Um século depois, duas viaturas chegaram. Todos os passageiros desceram e foram autorizados a entrar em outra condução com o mesmo destino. Uns foram em pé... eu fui sentada, mas evitei dormir para não atrair outro assalto.

Ah! Esqueci de contar: após fazer a limpa na caixinha do cobrador, o bandido se justificou e disse “desculpa aê”. Assaltou e foi embora educadamente, com pedido de desculpas em linguagem coloquial. Santa educação!

(Dalila Lemos)

ENTRE TEMPOS


2012 acaba. 2013 começa. Nesse meio termo, há uma chuva de palavras como mudança, amor e crescimento. No meio dessa chuva de palavras, há o meu pensamento.

Pensamento só.

Só pensamento.

Uma mente que pensa em mudanças constantes, de dentro pra fora, de um segundo a outro, continuamente. Mudar não depende do ano, depende de mim. Mudar depende da maneira como eu encaro os fatos. Isso significa que posso mudar pra melhor ou pra pior. Isso significa que, se eu mudo, (pra melhor ou pior), o mundo segue. Acho que Raul estava certo: “eu prefiro ser essa metamorfose ambulante do que ter aquela velha opinião formada sobre tudo”.

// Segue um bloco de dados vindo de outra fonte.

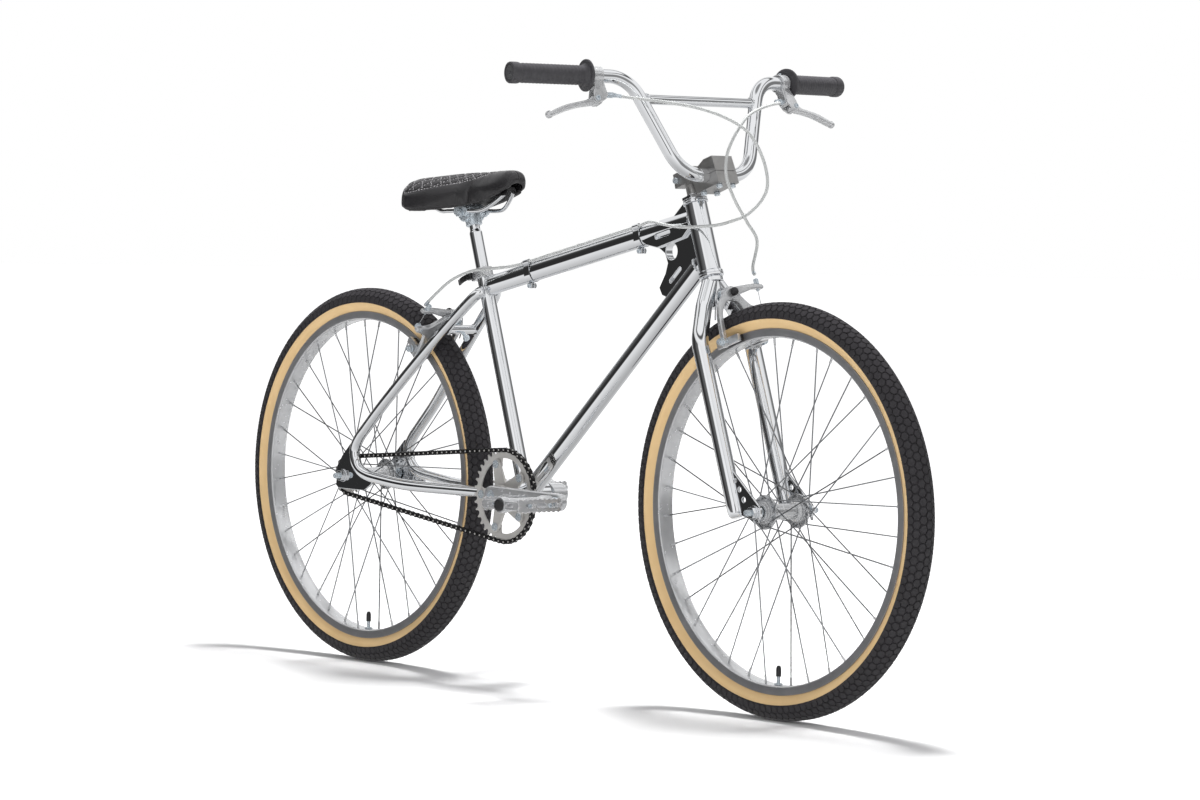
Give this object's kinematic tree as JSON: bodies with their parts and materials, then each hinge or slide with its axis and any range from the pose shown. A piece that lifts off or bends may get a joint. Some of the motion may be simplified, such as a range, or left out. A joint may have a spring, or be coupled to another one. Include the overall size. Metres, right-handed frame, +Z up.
{
  "type": "bmx bike",
  "caption": "Cruiser-size motocross bicycle: looped rear frame, wide braced handlebar, side-pull rim brakes, single-speed chain drive and skinwall tyres.",
  "frame": {"origin": "on the ground, halfway between the axles, on the centre plane", "axes": "+X forward, +Y to the rider's left, +Z up"},
  "size_m": [1.708, 0.7092, 1.0281],
  "materials": {
    "chrome": "mirror",
    "polished_alloy": "polished",
    "satin_alloy": "satin",
    "cable_housing": "gloss",
    "black_steel": "dark",
    "grip_rubber": "matt",
    "tyre": "matt tread with tan sidewalls",
    "tube_rubber": "matt",
    "spoke_steel": "bright",
    "saddle_vinyl": "gloss grain",
    "saddle_shell": "matt"
  },
  "bodies": {
    "frame": {"head_tube": "chrome", "top_tube": "chrome", "down_tube": "chrome", "seat_tube": "chrome", "bottom_bracket_shell": "chrome", "head_gussets": "chrome", "loop_stays": "chrome", "rear_dropouts": "chrome", "headset_cups": "chrome", "bottom_bracket_cups": "polished_alloy", "seat_collar": "polished_alloy", "rear_axle": "chrome", "rear_axle_nuts": "chrome", "rear_brake_bolt": "chrome", "cable_clips": "polished_alloy", "rear_brake_cable": "cable_housing", "chain": "black_steel"},
    "steering": {"fork": "chrome", "headset_locknut": "chrome", "stem_block": "satin_alloy", "stem_cap": "satin_alloy", "stem_bolts": "chrome", "handlebar": "chrome", "grips": "grip_rubber", "lever_brackets": "polished_alloy", "front_axle": "chrome", "front_axle_nuts": "chrome", "front_brake_bolt": "chrome", "front_brake_cable": "cable_housing"},
    "lever_right": {"brake_lever_right": "polished_alloy"},
    "lever_left": {"brake_lever_left": "polished_alloy"},
    "front_caliper_right": {"front_brake_arm_right": "polished_alloy"},
    "front_caliper_left": {"front_brake_arm_left": "polished_alloy"},
    "rear_caliper_right": {"rear_brake_arm_right": "polished_alloy"},
    "rear_caliper_left": {"rear_brake_arm_left": "polished_alloy"},
    "front_wheel": {"front_tyre": "tyre", "front_inner_tube": "tube_rubber", "front_rim": "polished_alloy", "front_spokes": "spoke_steel", "front_hub": "polished_alloy"},
    "rear_wheel": {"rear_tyre": "tyre", "rear_inner_tube": "tube_rubber", "rear_rim": "polished_alloy", "rear_spokes": "spoke_steel", "rear_hub": "polished_alloy"},
    "freewheel_cog": {"freewheel": "black_steel"},
    "crankset": {"chainring": "satin_alloy", "chainring_bolts": "chrome", "crank_arm_right": "polished_alloy", "crank_arm_left": "polished_alloy", "crank_spindle": "chrome", "pedal_axles": "chrome"},
    "right_pedal": {"pedal_right": "polished_alloy"},
    "left_pedal": {"pedal_left": "polished_alloy"},
    "seat": {"seat_post": "chrome", "seat_clamp": "satin_alloy", "saddle_rails": "chrome", "saddle_cover": "saddle_vinyl", "saddle_base": "saddle_shell"},
    "seat_lever": {"seat_qr_lever": "polished_alloy"}
  },
  "joints": [
    {"name": "steer", "type": "hinge", "parent": "frame", "child": "steering", "pos_m": [0.335, 0, 0.752], "axis": [-0.3256, 0, 0.9455], "range_deg": [-60, 60], "deforming": ["rear_brake_cable"]},
    {"name": "front_wheel_spin", "type": "hinge", "parent": "steering", "child": "front_wheel", "pos_m": [0.527, 0, 0.327], "axis": [0, 1, 0], "continuous": true},
    {"name": "rear_wheel_spin", "type": "hinge", "parent": "frame", "child": "rear_wheel", "pos_m": [-0.527, 0, 0.327], "axis": [0, 1, 0], "continuous": true},
    {"name": "crank_spin", "type": "hinge", "parent": "frame", "child": "crankset", "pos_m": [-0.09764, 0, 0.316], "axis": [0, 1, 0], "continuous": true, "deforming": ["chain"]},
    {"name": "freewheel_spin", "type": "hinge", "parent": "frame", "child": "freewheel_cog", "pos_m": [-0.527, 0, 0.327], "axis": [0, 1, 0], "continuous": true},
    {"name": "right_pedal_spin", "type": "hinge", "parent": "crankset", "child": "right_pedal", "pos_m": [0.07236, -0.14, 0.316], "axis": [0, 1, 0], "continuous": true},
    {"name": "left_pedal_spin", "type": "hinge", "parent": "crankset", "child": "left_pedal", "pos_m": [-0.26764, 0.14, 0.316], "axis": [0, 1, 0], "continuous": true},
    {"name": "right_lever_pull", "type": "hinge", "parent": "steering", "child": "lever_right", "pos_m": [0.31273, -0.21009, 0.96365], "axis": [-0.8912, 0.1515, -0.4275], "range_deg": [0, 24], "stiffness_Nm_per_rad": 0.6},
    {"name": "left_lever_pull", "type": "hinge", "parent": "steering", "child": "lever_left", "pos_m": [0.31273, 0.21009, 0.96365], "axis": [0.8912, 0.1515, 0.4275], "range_deg": [0, 24], "stiffness_Nm_per_rad": 0.6},
    {"name": "front_right_arm_close", "type": "hinge", "parent": "steering", "child": "front_caliper_right", "pos_m": [0.36886, 0, 0.65367], "axis": [0.9455, 0, 0.3256], "range_deg": [0, 1.55]},
    {"name": "front_left_arm_close", "type": "hinge", "parent": "steering", "child": "front_caliper_left", "pos_m": [0.36886, 0, 0.65367], "axis": [0.9455, 0, 0.3256], "range_deg": [-1.55, 0]},
    {"name": "rear_left_arm_close", "type": "hinge", "parent": "frame", "child": "rear_caliper_left", "pos_m": [-0.279, 0, 0.588], "axis": [-0.742, 0, 0.6704], "range_deg": [0, 1.55]},
    {"name": "rear_right_arm_close", "type": "hinge", "parent": "frame", "child": "rear_caliper_right", "pos_m": [-0.279, 0, 0.588], "axis": [-0.742, 0, 0.6704], "range_deg": [-1.55, 0]},
    {"name": "seat_height", "type": "slide", "parent": "frame", "child": "seat", "axis": [-0.3125, 0, 0.9499], "range_m": [-0.055, 0.07]},
    {"name": "seat_lever_open", "type": "hinge", "parent": "frame", "child": "seat_lever", "pos_m": [-0.23551, -0.017, 0.67913], "axis": [-0.3125, 0, 0.9499], "range_deg": [0, 150]}
  ],
  "couplings": [
    {"joint": "freewheel_spin", "follows": "crank_spin", "ratio": 2.375},
    {"joint": "front_right_arm_close", "follows": "left_lever_pull", "ratio": 0.0625},
    {"joint": "front_left_arm_close", "follows": "left_lever_pull", "ratio": -0.0625},
    {"joint": "rear_left_arm_close", "follows": "right_lever_pull", "ratio": 0.0625},
    {"joint": "rear_right_arm_close", "follows": "right_lever_pull", "ratio": -0.0625}
  ]
}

A opinião sobre o amor me levou ao ódio. Na retrospectiva, eu descobri que o ódio agora faz parte de mim. Aprendi a amar algumas pessoas, mas aprendi a odiar também. Não considero a odiosidade o substantivo mais agradável do mundo. Aliás, odiar alguém está longe de ser aprazível... Mas tem seu lado positivo: auxilia na sobrevivência. 

Sobrevivência nos leva ao crescimento. Supervivência!  É necessário sobreviver aos incômodos de um passado que não é seu para desenvolver um futuro com outra pessoa. Sobreviver à falsidade diária para aguentar 8 horas de trabalho. Sobreviver à música do ano, ao livro do ano. Sobreviver aos tecidos e às cores da estação. Sobreviver à imparcialidade inexistente, à cultura inútil, ao superaquecimento global.

Tem tanta coisa jogada fora. E as pessoas com essa mania de reciclar pensamento!